▶ [DATASET]:
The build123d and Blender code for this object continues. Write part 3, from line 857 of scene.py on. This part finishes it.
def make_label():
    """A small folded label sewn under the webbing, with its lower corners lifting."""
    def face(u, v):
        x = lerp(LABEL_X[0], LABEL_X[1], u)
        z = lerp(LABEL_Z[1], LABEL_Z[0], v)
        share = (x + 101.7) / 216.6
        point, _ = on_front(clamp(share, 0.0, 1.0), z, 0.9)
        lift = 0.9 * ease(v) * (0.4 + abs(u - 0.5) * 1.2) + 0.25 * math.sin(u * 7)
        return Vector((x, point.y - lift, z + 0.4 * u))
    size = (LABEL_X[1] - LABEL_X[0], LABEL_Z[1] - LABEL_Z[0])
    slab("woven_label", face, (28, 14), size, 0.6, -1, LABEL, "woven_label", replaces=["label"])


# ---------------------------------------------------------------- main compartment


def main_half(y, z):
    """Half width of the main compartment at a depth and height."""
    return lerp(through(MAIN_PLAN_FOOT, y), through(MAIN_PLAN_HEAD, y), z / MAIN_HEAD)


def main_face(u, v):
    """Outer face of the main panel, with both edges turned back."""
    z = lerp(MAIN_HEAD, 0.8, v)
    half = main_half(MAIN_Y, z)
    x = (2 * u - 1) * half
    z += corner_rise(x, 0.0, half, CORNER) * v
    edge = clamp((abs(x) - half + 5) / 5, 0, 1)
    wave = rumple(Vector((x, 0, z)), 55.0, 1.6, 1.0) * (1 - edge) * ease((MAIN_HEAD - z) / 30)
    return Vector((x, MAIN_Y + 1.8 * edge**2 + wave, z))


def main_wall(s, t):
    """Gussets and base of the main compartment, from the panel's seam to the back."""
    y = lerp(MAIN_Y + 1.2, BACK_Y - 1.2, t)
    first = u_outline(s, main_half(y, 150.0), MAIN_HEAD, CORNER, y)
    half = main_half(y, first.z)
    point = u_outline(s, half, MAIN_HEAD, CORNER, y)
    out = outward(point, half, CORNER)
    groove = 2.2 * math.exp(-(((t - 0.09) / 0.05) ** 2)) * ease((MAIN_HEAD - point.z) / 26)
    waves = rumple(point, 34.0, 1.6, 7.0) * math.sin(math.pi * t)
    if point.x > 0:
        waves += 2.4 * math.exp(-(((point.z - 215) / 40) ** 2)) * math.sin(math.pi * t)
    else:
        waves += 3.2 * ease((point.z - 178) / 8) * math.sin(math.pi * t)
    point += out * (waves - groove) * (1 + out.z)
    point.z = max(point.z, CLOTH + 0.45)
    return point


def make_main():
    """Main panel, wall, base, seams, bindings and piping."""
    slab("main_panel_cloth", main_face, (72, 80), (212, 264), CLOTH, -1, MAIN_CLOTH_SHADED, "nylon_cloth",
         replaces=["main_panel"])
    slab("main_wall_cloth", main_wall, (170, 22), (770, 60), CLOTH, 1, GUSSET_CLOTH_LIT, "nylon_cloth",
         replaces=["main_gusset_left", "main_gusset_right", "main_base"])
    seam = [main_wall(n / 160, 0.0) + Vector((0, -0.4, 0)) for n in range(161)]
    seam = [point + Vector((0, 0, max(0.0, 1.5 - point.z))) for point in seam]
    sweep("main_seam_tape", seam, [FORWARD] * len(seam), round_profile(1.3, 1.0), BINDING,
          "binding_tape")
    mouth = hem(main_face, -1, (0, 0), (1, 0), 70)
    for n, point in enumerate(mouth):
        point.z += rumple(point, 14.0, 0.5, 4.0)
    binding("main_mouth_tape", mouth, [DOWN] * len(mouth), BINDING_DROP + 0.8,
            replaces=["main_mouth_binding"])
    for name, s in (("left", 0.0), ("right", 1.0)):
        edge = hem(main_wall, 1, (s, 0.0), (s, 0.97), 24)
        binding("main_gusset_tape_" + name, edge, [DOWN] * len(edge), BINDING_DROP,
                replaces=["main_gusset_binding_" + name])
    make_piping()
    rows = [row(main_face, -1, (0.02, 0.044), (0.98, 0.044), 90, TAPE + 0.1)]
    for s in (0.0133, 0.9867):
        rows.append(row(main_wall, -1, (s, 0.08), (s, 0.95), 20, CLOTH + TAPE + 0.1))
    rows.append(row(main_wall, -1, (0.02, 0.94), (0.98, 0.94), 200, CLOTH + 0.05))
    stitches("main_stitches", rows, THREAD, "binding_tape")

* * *

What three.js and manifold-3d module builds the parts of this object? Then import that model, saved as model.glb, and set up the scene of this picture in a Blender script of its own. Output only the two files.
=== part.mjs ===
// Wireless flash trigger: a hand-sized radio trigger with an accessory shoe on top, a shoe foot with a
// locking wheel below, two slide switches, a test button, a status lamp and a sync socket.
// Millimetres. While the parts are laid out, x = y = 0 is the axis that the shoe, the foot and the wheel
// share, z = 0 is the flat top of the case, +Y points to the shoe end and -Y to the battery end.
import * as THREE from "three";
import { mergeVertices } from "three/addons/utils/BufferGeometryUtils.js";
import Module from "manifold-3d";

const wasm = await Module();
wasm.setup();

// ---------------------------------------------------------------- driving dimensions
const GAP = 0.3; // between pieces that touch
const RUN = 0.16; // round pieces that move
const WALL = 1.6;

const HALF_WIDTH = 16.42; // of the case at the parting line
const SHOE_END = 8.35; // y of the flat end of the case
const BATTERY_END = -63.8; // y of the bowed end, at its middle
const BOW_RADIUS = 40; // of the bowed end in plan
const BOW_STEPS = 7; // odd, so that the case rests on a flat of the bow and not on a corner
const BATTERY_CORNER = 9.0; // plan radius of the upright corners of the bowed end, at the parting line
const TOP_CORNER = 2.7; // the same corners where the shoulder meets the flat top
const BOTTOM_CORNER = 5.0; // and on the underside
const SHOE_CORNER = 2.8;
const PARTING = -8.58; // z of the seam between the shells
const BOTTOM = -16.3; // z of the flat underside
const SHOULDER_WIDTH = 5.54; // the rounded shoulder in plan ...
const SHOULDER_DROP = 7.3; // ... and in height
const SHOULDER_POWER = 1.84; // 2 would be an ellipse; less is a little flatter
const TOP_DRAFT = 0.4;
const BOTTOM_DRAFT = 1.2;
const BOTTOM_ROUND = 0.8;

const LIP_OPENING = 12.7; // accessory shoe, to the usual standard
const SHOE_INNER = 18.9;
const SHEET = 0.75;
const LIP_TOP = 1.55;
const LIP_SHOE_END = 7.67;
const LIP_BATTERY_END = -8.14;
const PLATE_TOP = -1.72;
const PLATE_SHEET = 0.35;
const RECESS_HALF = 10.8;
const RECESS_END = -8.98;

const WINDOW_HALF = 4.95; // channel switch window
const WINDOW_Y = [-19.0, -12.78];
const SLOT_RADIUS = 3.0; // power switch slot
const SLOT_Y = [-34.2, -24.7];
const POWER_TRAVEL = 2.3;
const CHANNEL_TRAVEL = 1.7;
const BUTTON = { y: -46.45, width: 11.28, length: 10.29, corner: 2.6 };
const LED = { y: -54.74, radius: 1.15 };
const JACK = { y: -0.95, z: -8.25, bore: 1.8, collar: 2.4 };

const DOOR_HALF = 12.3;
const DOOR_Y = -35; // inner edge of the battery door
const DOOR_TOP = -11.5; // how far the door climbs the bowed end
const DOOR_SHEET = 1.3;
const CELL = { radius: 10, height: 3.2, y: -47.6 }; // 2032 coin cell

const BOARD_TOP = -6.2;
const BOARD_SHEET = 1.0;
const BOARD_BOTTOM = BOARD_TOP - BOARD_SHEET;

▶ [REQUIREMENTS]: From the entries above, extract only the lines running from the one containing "The build123d and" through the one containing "return Vector((x, MAIN_Y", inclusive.

▶ [RESULT OF THE EXERCISE]:
The build123d and Blender code for this object continues. Write part 3, from line 857 of scene.py on. This part finishes it.
def make_label():
    """A small folded label sewn under the webbing, with its lower corners lifting."""
    def face(u, v):
        x = lerp(LABEL_X[0], LABEL_X[1], u)
        z = lerp(LABEL_Z[1], LABEL_Z[0], v)
        share = (x + 101.7) / 216.6
        point, _ = on_front(clamp(share, 0.0, 1.0), z, 0.9)
        lift = 0.9 * ease(v) * (0.4 + abs(u - 0.5) * 1.2) + 0.25 * math.sin(u * 7)
        return Vector((x, point.y - lift, z + 0.4 * u))
    size = (LABEL_X[1] - LABEL_X[0], LABEL_Z[1] - LABEL_Z[0])
    slab("woven_label", face, (28, 14), size, 0.6, -1, LABEL, "woven_label", replaces=["label"])


# ---------------------------------------------------------------- main compartment


def main_half(y, z):
    """Half width of the main compartment at a depth and height."""
    return lerp(through(MAIN_PLAN_FOOT, y), through(MAIN_PLAN_HEAD, y), z / MAIN_HEAD)


def main_face(u, v):
    """Outer face of the main panel, with both edges turned back."""
    z = lerp(MAIN_HEAD, 0.8, v)
    half = main_half(MAIN_Y, z)
    x = (2 * u - 1) * half
    z += corner_rise(x, 0.0, half, CORNER) * v
    edge = clamp((abs(x) - half + 5) / 5, 0, 1)
    wave = rumple(Vector((x, 0, z)), 55.0, 1.6, 1.0) * (1 - edge) * ease((MAIN_HEAD - z) / 30)
    return Vector((x, MAIN_Y + 1.8 * edge**2 + wave, z))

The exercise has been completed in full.